Painting by Andrea Mantegna

The Adoration of the Shepherds is a painting by the northern Italian Renaissance artist Andrea Mantegna, dated to c. 1450-1451.

==History==
This small painting is generally attributed to Mantegna's youth. It was likely commissioned by Borso d'Este during the artist's stay in Ferrara in 1450–1451.

The work, originally on panel, was subsequently moved to canvas at an unknown date, losing a small section on the far right. It is perhaps mentioned in a 1586 inventory of Margherita Gonzaga d'Este's possessions as a "Prosepio de Andrea Mantegna" ("Nativity Scene of Andrea Mantegna"). By 1603 it was owned by Cardinal Pietro Aldobrandini, who kept it in the Villa Aldobrandini, and then it passed to his descendants. Later it was inherited by the Pamphilj, and then by the Borghese. In 1792 it was sold to the painter-dealer Alexander Day, who took it to London. William Buchanan sold it to Richard Payne Knight at Downton Castle, Herefordshire; his eventual heirs sold it to Joseph Duveen. In 1925 it was acquired from Duveen, New York, by Clarence Mackay; it was purchased for the Metropolitan Museum of Art by an anonymous donor.

==Description==
The scene is set in an open space, with the Madonna in the middle, adoring the Child while kneeling on a stony area within a crumbling wall, while to her right St. Joseph is sleeping, and to her left two shepherds pray. St. Joseph's sleep may hint at his role as mere guardian of the Virgin and the Child. The blasted tree on which he leans has born fruit on a single branch; the usual interpretation of this traditional feature is of the mystic renewal of Nature under the new dispensation. Jesus' three-quarters depiction is typical of Mantegna's production. Twelve cherubs, borne on a cloud, surround the Virgin and cradle the Child.
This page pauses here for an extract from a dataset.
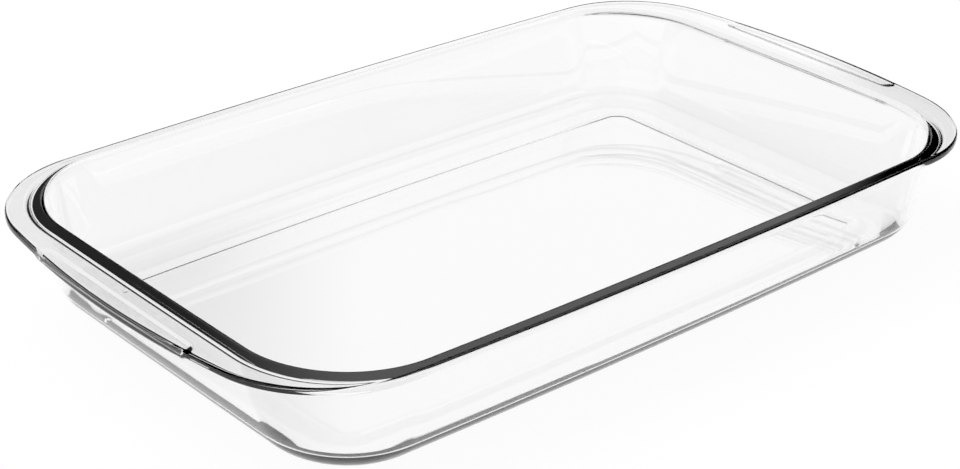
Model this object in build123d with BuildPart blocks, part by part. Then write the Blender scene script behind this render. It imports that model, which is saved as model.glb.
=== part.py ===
from build123d import *
import math
import os

# A clear pressed-glass baking dish, made in one piece.
# Origin: centre of the underside. X runs along the dish through both handles, Z up.
# All lengths are in millimetres.

# Rim, in plan: two bowed ends that serve as handles, and two sides that bow a little
overall_length = 386.0
overall_width = 224.5
overall_height = 48.0
rim_end_bow = 13.5
rim_side_bow = 3.9
rim_corner_radius = 50.5
rim_thickness = 3.6
rim_nose_radius = 1.3

# Outer face of the wall: how far the rim reaches past it, and how far it leans in down to the table
handle_reach = 16.3
side_rim_reach = 2.05
end_foot_inset = 11.4
side_foot_inset = 10.4
wall_top_corner_radius = 49.0
wall_foot_corner_radius = 33.0
wall_end_bow = 0.6
wall_side_bow = 3.0
foot_radius = 21.3
under_rim_radius = 0.6

# Glass thickness and the rounding of the hollow
wall_top_thickness = 5.5
wall_foot_thickness = 3.5
base_thickness = 8.5
cove_radius = 6.2
lip_radius = 2.6

# Grip strip that stands out under the outer edge of each handle
grip_strip_width = 96.0
grip_strip_reach = 8.0
grip_strip_depth = 1.0
grip_strip_corner_radius = 4.0

cut_overrun = 2.0

rim_underside = overall_height - rim_thickness
end_lean = end_foot_inset / rim_underside
side_lean = side_foot_inset / rim_underside
wall_foot_length = overall_length - 2 * handle_reach - 2 * end_foot_inset
wall_foot_width = overall_width - 2 * side_rim_reach - 2 * side_foot_inset


def bowed_outline(height, length, width, end_bow, side_bow, corner_radius):
    """Rounded rectangle whose four sides bulge, the largest size being length by width."""
    corner_x = length / 2 - end_bow
    corner_y = width / 2 - side_bow
    with BuildSketch(Plane.XY.offset(height)) as outline:
        with BuildLine():
            ThreePointArc((-corner_x, -corner_y), (0, -width / 2), (corner_x, -corner_y))
            ThreePointArc((corner_x, -corner_y), (length / 2, 0), (corner_x, corner_y))
            ThreePointArc((corner_x, corner_y), (0, width / 2), (-corner_x, corner_y))
            ThreePointArc((-corner_x, corner_y), (-length / 2, 0), (-corner_x, -corner_y))
        make_face()
        fillet(outline.vertices(), corner_radius)
    return outline.sketch


def wall_outline(height, inset=0):
    """Outline of the leaning wall at a height, set in level from its outer face."""
    rise_share = height / rim_underside
    corner_growth = (wall_top_corner_radius - wall_foot_corner_radius) * rise_share
    return bowed_outline(
        height,
        wall_foot_length + 2 * end_lean * height - 2 * inset,
        wall_foot_width + 2 * side_lean * height - 2 * inset,
        wall_end_bow,
        wall_side_bow,
        wall_foot_corner_radius + corner_growth - inset,
    )


def hollow_outline(height):
    """Outline of the wall's inner face at a height, where the glass grows thicker towards the rim."""
    rise_share = (height - base_thickness) / (overall_height - base_thickness)
    thickness = wall_foot_thickness + (wall_top_thickness - wall_foot_thickness) * rise_share
    lean_angle = math.atan((end_lean + side_lean) / 2)
    return wall_outline(height, thickness / math.cos(lean_angle))


# The hollow that holds the food
with BuildPart() as hollow:
    add(hollow_outline(base_thickness))
    add(hollow_outline(overall_height + cut_overrun))
    loft(ruled=True)
    fillet(hollow.faces().sort_by(Axis.Z)[0].edges(), cove_radius)


def rim_outline(height):
    return bowed_outline(
        height, overall_length, overall_width, rim_end_bow, rim_side_bow, rim_corner_radius
    )


# The rim as a flat plate with rounded edges
with BuildPart() as rim_plate:
    add(rim_outline(rim_underside))
    extrude(amount=rim_thickness)
    fillet(rim_plate.faces().filter_by(Plane.XY).edges(), rim_nose_radius)

# The two grip strips: a deeper rim, of which only the two ends are kept
with BuildPart() as grip_strips:
    strip_height = grip_strip_depth + rim_thickness / 2
    strip_span = grip_strip_reach + grip_strip_corner_radius
    strip_middle = overall_length / 2 - grip_strip_reach + strip_span / 2
    add(rim_outline(rim_underside - grip_strip_depth))
    extrude(amount=strip_height)
    fillet(grip_strips.faces().sort_by(Axis.Z)[0].edges(), rim_nose_radius)
    with BuildSketch(Plane.XY.offset(rim_underside - grip_strip_depth)):
        with Locations((-strip_middle, 0), (strip_middle, 0)):
            RectangleRounded(strip_span, grip_strip_width, grip_strip_corner_radius)
    extrude(amount=strip_height, mode=Mode.INTERSECT)

with BuildPart() as glass_dish:
    add(wall_outline(0))
    add(wall_outline(overall_height - cut_overrun))
    loft(ruled=True)
    fillet(glass_dish.faces().sort_by(Axis.Z)[0].edges(), foot_radius)

    add(rim_plate.part)
    rim_underside_face = glass_dish.faces().filter_by(Plane.XY).group_by(Axis.Z)[1].sort_by(SortBy.AREA)[-1]
    fillet(rim_underside_face.inner_wires()[0].edges(), under_rim_radius)
    add(grip_strips.part)

    add(hollow.part, mode=Mode.SUBTRACT)
    rim_top_face = glass_dish.faces().filter_by(Plane.XY).sort_by(Axis.Z)[-1]
    fillet(rim_top_face.inner_wires()[0].edges(), lip_radius)

glass_dish.part.label = "glass_dish"
os.makedirs("parts", exist_ok=True)
export_step(glass_dish.part, "parts/glass_dish.step")
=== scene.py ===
import math
from collections import namedtuple
from itertools import repeat

import bpy
from mathutils import Matrix, Vector, geometry, noise


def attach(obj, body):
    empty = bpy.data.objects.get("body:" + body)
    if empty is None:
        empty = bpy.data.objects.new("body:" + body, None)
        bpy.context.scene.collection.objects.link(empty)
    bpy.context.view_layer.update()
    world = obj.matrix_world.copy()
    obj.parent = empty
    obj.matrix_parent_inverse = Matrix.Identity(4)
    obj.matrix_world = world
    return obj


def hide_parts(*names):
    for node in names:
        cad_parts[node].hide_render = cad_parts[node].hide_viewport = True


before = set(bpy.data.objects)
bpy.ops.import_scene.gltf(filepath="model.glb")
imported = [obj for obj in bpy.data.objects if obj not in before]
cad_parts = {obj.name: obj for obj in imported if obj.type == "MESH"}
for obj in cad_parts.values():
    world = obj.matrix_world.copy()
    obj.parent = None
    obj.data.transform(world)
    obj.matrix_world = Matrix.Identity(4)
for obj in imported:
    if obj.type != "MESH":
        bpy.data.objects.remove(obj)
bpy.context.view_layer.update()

# A clear pressed-glass baking dish on a white table, in metres.
# X runs along the dish through both handles, Z is up, and the underside is at height zero.

# Rim, in plan
OVERALL_LENGTH = 0.386
OVERALL_WIDTH = 0.2245
OVERALL_HEIGHT = 0.048
RIM_END_BOW = 0.0135
RIM_SIDE_BOW = 0.0039
RIM_CORNER_RADIUS = 0.0505
RIM_THICKNESS = 0.0036
RIM_NOSE_RADIUS = 0.0013

# Outer face of the wall: how far the rim reaches past it, and how far it leans in down to the table
HANDLE_REACH = 0.0163
SIDE_RIM_REACH = 0.00205
END_FOOT_INSET = 0.0114
SIDE_FOOT_INSET = 0.0104
WALL_TOP_CORNER_RADIUS = 0.049
WALL_FOOT_CORNER_RADIUS = 0.033
WALL_END_BOW = 0.0006
WALL_SIDE_BOW = 0.003
FOOT_RADIUS = 0.0213

# Rounding between wall and rim: on the long sides, at the handles, and the most of its room it takes
UNDER_RIM_RADIUS = 0.0006
UNDER_HANDLE_RADIUS = 0.0045
UNDER_RIM_ROOM_SHARE = 0.9

# Glass thickness and the rounding of the hollow
WALL_TOP_THICKNESS = 0.0055
WALL_FOOT_THICKNESS = 0.0035
BASE_THICKNESS = 0.0085
COVE_RADIUS = 0.0062
LIP_RADIUS = 0.0026

# Grip strip that stands out under the outer edge of each handle, with soft edges. The rim's edge
# stretches down to it, but for a share of its thickness at the top.
GRIP_WIDTH = 0.096
GRIP_REACH = 0.008
GRIP_DEPTH = 0.001
GRIP_CORNER_RADIUS = 0.004
GRIP_SOFT_EDGE = 0.0024
UNSTRETCHED_SHARE = 0.25

# The underside stands on a flat ring, and is raised a little inside it
RING_WIDTH = 0.009
RAISED_BY = 0.0007
RAISED_SOFT_EDGE = 0.0025

# Surface left by the mould: shallow waves that only ever go inwards
WAVE_LENGTH = 0.045
WAVE_DEPTH = 0.00006

# Points of the mesh: round a quarter of the dish, and along its section
END_STEPS = 60
CORNER_STEPS = 26
SIDE_STEPS = 40
ROUNDING_STEPS = 16
EDGE_STEPS = 8
WALL_STEPS = 14
RIM_TOP_STEPS = 14
RIM_EDGE_STEPS = 2
RIM_UNDERSIDE_STEPS = 30

# Where the rings of a flat face lie, as shares of the way from its middle to its edge
FLAT_SHARES = (0.05, 0.15, 0.3, 0.45, 0.6, 0.7, 0.8, 0.86, 0.9, 0.93, 0.96, 0.985)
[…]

Behind the Virgin, to the left, are depicted boards of the ruinous stable in which Jesus was born, according to tradition. On the right is a wide landscape, framed by two steep mountains. Two other shepherds are represented in the right background, and a third on the road next to the river, each one met by an angel (bearing the news). A big tree somewhat resembling the Calvary Cross presages Jesus' Passion. There is also an ox, a traditional mute witness of the Nativity. Faint traces of the traditional ass may be glimpsed in the darkness within the stable doorway. The prominent gourd hanging on the wattle fence is a Christian symbol representing the Resurrection and also referring to pilgrimage.

Several flaws in the perspective have induced scholars to assign this work to a date near that of the first frescoes executed by Mantegna in the Ovetari Chapel, in particular to the first scenes of the Life of St. James (1448-1450). The attention to detail has been explained by the influence of the Flemish School, which Mantegna could study in the Este family collection, perhaps through a direct knowledge of Rogier van der Weyden. The grotesque portraits of the shepherds, such as their wrinkles and other realistic details, show the influence of northern European examples.